Monday, September 13, 2010

Balance.

I'm Blogging... GASP!

It's 12:07am on a Sunday night and it is a RARE occasion for me to be up at this hour. But sadly... even though it felt OH so good.. I took a 2 hour nap today after church and now it's payback.

Something I've learned lately. I love alone time. As I've gotten older I've become more intraverted (I know that is probably incorrect spelling but that was my shot at it)... which is weird because allll growing up I was SUPER out-going and loved meeting new people. Now? Not so much. Maybe it's because of my job. I can do 1 on 1 all day long (and I do), and I love it. But I think within my 8 hour period of work I have fulfilled my small talk quota for the day. Maybe it's because my husband is a little bit quieter when you first meet him (and boy does that change in a matter of minutes)... But I don't like it much. I've even experienced some social anxiety (I know this may be shocking to some).. but it's just how I've become. And really I'm totally okay with it. Don't get me wrong I love people and I love my friends and I love my family. And I love making good new friends. But I really appreciate my alone time these days...

We are now living in the same household as my mom, step dad and little brother. This can be fun at times but I've realized that Bobby and I rarely are alone in our home let alone ME being alone... I don't know how I feel about this. Ok ok I don't really love it all that much. But for this reason a few things have become neccessary.... Date nights. FOR SURE. And I really appreciate the time I spend driving to and from work, and even an occasional movie by myself.

I watched the movie "Eat Pray Love" the other day (by myself :)) and although I don't agree with some of the thoughts in this book/movie I really enjoyed it. It's about finding yourself and loving who you were are and will be. Finding that balance in your life. As I've thought about this I've thought about the different priorities in my life and what comes first, second, etc.. as well as what I need to keep myself sain and eveyone else around me.

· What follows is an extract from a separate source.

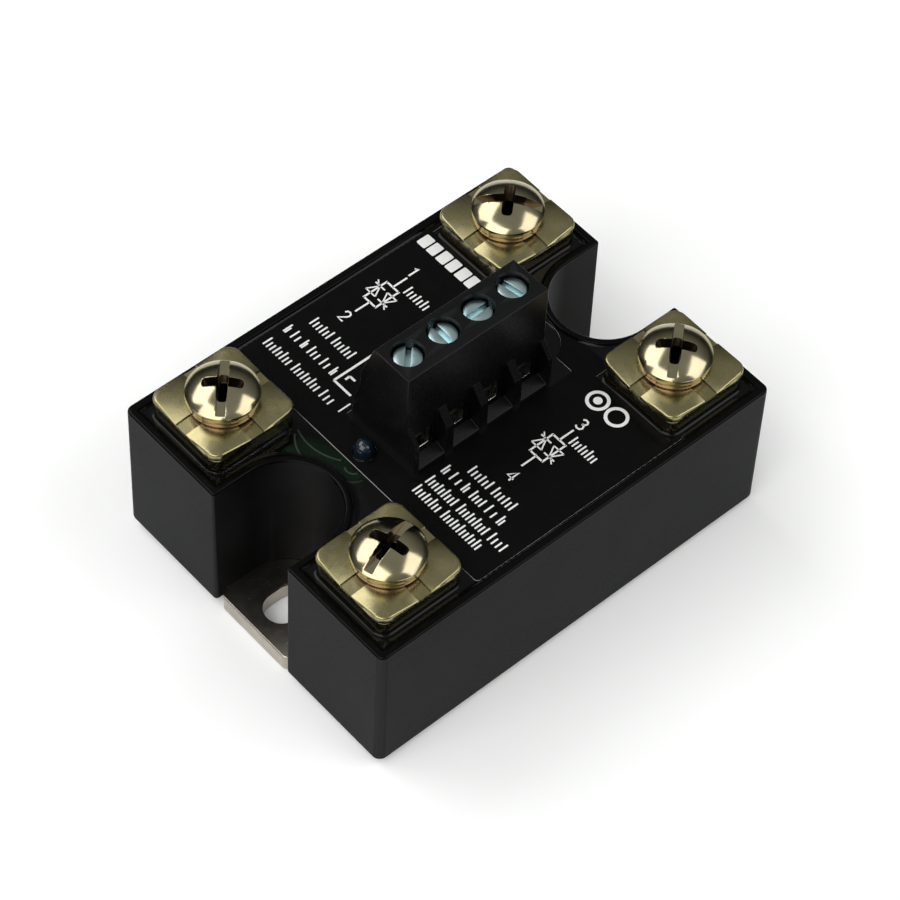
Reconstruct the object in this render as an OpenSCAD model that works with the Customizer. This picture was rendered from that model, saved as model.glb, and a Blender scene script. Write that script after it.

1. My relationsihp with God and all that involves keeping me close to him. Church, scriptures, prayer, service.. I can easily say that this is the best part of who I am. I have been blessed with a knowledge and understanding and fire of truth in my heart that can not be denied. Even in the hardest of times, I will be brought to my knees and my heart can be mended.

2. Now this one is tricky. I'm going to go with my husband Bobby. I've often been labeled as selfish or spoiled or whatever the crap you want to call it, but every day I'm learing in my marriage that I have to give him all of myself and find his needs, and try my best to fulfill them. I know that as long as we are doing this for one another (even though my needs may be higher) we can make it through most anything. Call me crazy but in my short experience of 1 year of marriage that is what I've learned.

3. (going back to what I originally was talking about) I need ME time. This is a recent discovery. I was always pretty independent growing up and went through some of the hardest times ALONE. You need your own time to think and sort through the thoughts in your head. I need it for my own sanity, my husbands, and everyone else around me. I think often times this one is linked back to numero uno. My relationship with my higher power. It's when I get a lot of inspiration and spiritual guidance.
I know many couples that are constantly needing to be with each other and don't want to do anything without the other... And though that may be fine for them or for a while, I think it's important to always know WHO YOU ARE so you don't wake up one day completely lost. There's such a balance there, and I know for me it's a daily thing I'm trying to achieve.

4. My career. One day the bigger career for me will be being a Mother. Heaven knows I cannot wait for that day. I never in my wildest dreams thought I would have this desire as strongly as I do now. It brings me to tears on a REGULAR basis, and I know that some of the greatest joys (and hardships) in life are through raising a family. This may not be important to some... some traveling and experiencing the WOOORRRLLDD is what they find as important.. but to me I can't imagine anything more fascinating, exciting, and remarkable as creating life, and raising one to know the rights and wrongs of the world and growing into strong individuals.
Second half is current and that would be my career in the salon. Huge part of my daily balance and it's a passion that I get to fulfill and thankfully it pays the bills! ;) What more could a girl ask for?

5. You named it... dun dun dun Excersize/healthy nutrition. Call my crazy but this is HUGE IN A DAILY BALANCE. It affects our moods, our physical and mental health, and in general how we feel about ourself as a whole. No not everybody (nor myself) needs to be a size 2, but finding a healthy balance in the foods to give your body satisfaction and joy and being in the physical shape that makes you capable of doing things you would like to do. For me that involves Crossfit, Running, and anything physical outdoors. I eat a paleo low-carb diet that I plan on eating the rest of my life. why? BECAUSE ITS GOOD FOR YOU. Don't believe me? check marksdailyapple.com.. or anything on Rob Wolff. This is just 1 opinion but I've tested many waters and this is what makes me happy and is what works for me. I can enjoy life because I feel great. Again... what more could a girl ask for?

I would say there of course is family and friends and hobbies that go into this balance as well. but those were some of the major points I've thought about lately. Balance is so necessary. Life is so good. We should spend less time worrying and more time enjoying.